The general sense is "fetch", "ir buscar", but the special sense is as Dutch "aanhalen", "pull a rope".


berma

Portuguese berma is from French berme, which comes from Dutch berm. It means "(grassy) side of the road" in Dutch.


colcheia

Colcheia = figura de música com o valor de metade de uma semímina ou de duas semicolcheias.
It entered the Portuguese language from Spanish, where it is corchea. Typically Portuguese trait, to mistake an r for an l. The Spanish word is from French croche, in which we recognise the British English musical term crotchet (from crochet, little croche). But it doesn't have the same meaning!

Música Nederlands British English American English French Portuguese
𝅝 hele noot semibreve whole note ronde semibreve
𝅗𝅥 halve noot minin half-note blanche mínima
𝅘𝅥 kwartnoot crotchet quarter-note noire semínima
𝅘𝅥𝅮 achtste noot quaver eighth-note croche colcheia
𝅘𝅥𝅯 zestiende noot semi-quaver sixteenth-note double croche semicolcheia

See also this musical dictionary and this note chart.

The French word croche is from the Franconian word croc or krok, which meant hook. In French it refers to the little hook in the musical note. Why the Brits changed this to mean the first note (going from short to long) without a hook is beyond me.
Franconian, the language of the Franks, was a Germanic language, and that is what this page is about: Portuguese words of Germanic origin, remember?

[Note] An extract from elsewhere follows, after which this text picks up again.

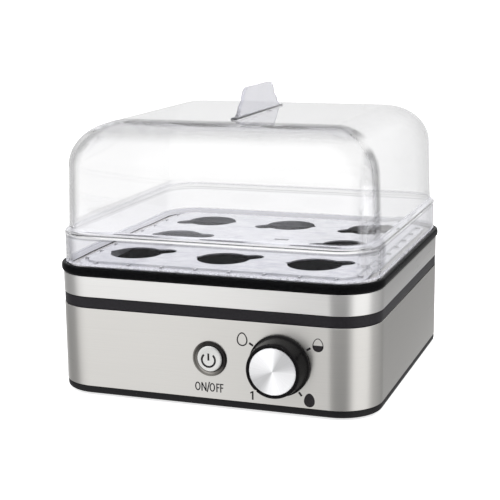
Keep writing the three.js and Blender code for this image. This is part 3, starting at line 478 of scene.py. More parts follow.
def hood_shade(n, x, y, z):
    """The share of light that is left: less on the front rim, the roof's right and the rear right."""
    out = n.most(n.minus(n.math("ABSOLUTE", x), RIM_ARC_X), 0.0)
    up = n.most(n.minus(z, RIM_ARC_Z), 0.0)
    reach = n.math("SQRT", n.total(n.product(out, out), n.product(up, up)))
    front = n.fall(n.minus(y, n.product(up, 0.5)), -0.072, -0.062)
    rim = n.product(n.rise(reach, 0.0165, 0.0235, smooth=True), front, n.span(x, 0.30, 0.10, -0.07, 0.07))
    roof = n.product(n.rise(z, 0.155, 0.160), n.span(x, 0.0, 0.11, -0.06, 0.07))
    side = n.product(n.span(y, 0.0, 0.16, 0.036, 0.078), n.rise(x, 0.062, 0.088))
    return n.minus(1.0, n.total(rim, roof, side))


def hood_tint_and_painted_shade(n, edge, rear, painted_fold_shade, grip, x, y, z):
    """The colour of the clear plastic with painted shade: darker at a slant, darker again by hood_shade,
    grey on the grip and dark at the folds.
    """
    # Painted shade: darker the more the surface slants away.
    tint = n.ramp(edge, (0.0, 1.0), (0.28, 0.99), (0.5, (0.93, 0.93, 0.935)), (0.67, (0.88, 0.88, 0.89)),
                  (0.80, (0.80, 0.80, 0.81)), (0.90, (0.68, 0.68, 0.69)), (1.0, (0.48, 0.48, 0.50)))
    tint = n.mix(rear, tint, WHITE)
    # Painted shade on the front rim, the roof's right and the rear right.
    tint = n.mix(hood_shade(n, x, y, z), BLACK, tint)
    # Painted shade: the grip is greyed.
    tint = n.mix(grip, tint, (0.58, 0.58, 0.585, 1))
    tint = n.mix(n.span(z, 0.165, 0.0, *SKIRT_TOP), tint, (0.45, 0.45, 0.58, 1))
    # Painted shade: dark lines at the two folds.
    return n.mix(painted_fold_shade, tint, (0.08, 0.08, 0.09, 1))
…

The Franconian word krok is cognate with Old Norse krókr, which is related to English crook, and perhaps also to Dutch kreuk (= crease, ruck, wrinkle), and a now disused obsolete Dutch word krook, meaning curly hair. (Source: WNT).


lastro, mastro

Lastro (ballast) and mastro (mast) are both shipping terms, and both of Germanic origin, but the route they took seems to be little different.

Lastro from Dutch last (= cargo, load, ballast), or from English ballast, which in turn is attributed to Scandinavian or Low German.

Mastro from Franconian mast via the identical word in Old-French.


grima

The Portuguese word grima means rage, fury, hatred, antipathy. Porto Editora says it comes from Gothic grimms. Spanish also has the word, grima = aversion, disgust, antipathy.

Cognates in Germanic languages are:

nl, de grimmig furious, fierce, severe
nl gram(schap) anger, wrath, ire
de Grimm anger, wrath, ire
en grim stern, unrelenting, ghastly

In Dutch and other languages, there is a word that seems similar: grimas. It is from French grimace. Some sources say French has it from Germanic, other mention Old-Spanish grimazo (from grima = fright). So it is probably connected to the Portuguese word grima.

That makes Dutch grimas a word of the mannequin kind: Germanic origin, borrowed by Romance languages, borrowed back by Germanic languages. In the case of mannequin: French borrowed it from Dutch manneken. In modern Standard Dutch, that is mannetje, diminutive of man, so it means little man.
Manneke and manneken are still used today, in dialectal and in non-dialectal colloquial spoken Dutch.


escárnio

Porto Editora traces the Portuguese words escárnio (mockery, joke) and escarnir back to Germanic skirnjan, via medieval Latin *scarnire.
A cognate in Dutch is gekscherend (jocularly, in jest), from "den geck scheren" = play the fool. The word scheren (now hardly recognised with this sense by Dutch speakers) meant "to mock". It is connected to Dutch scherts, from German Schertz. Cf. Italian scherzo.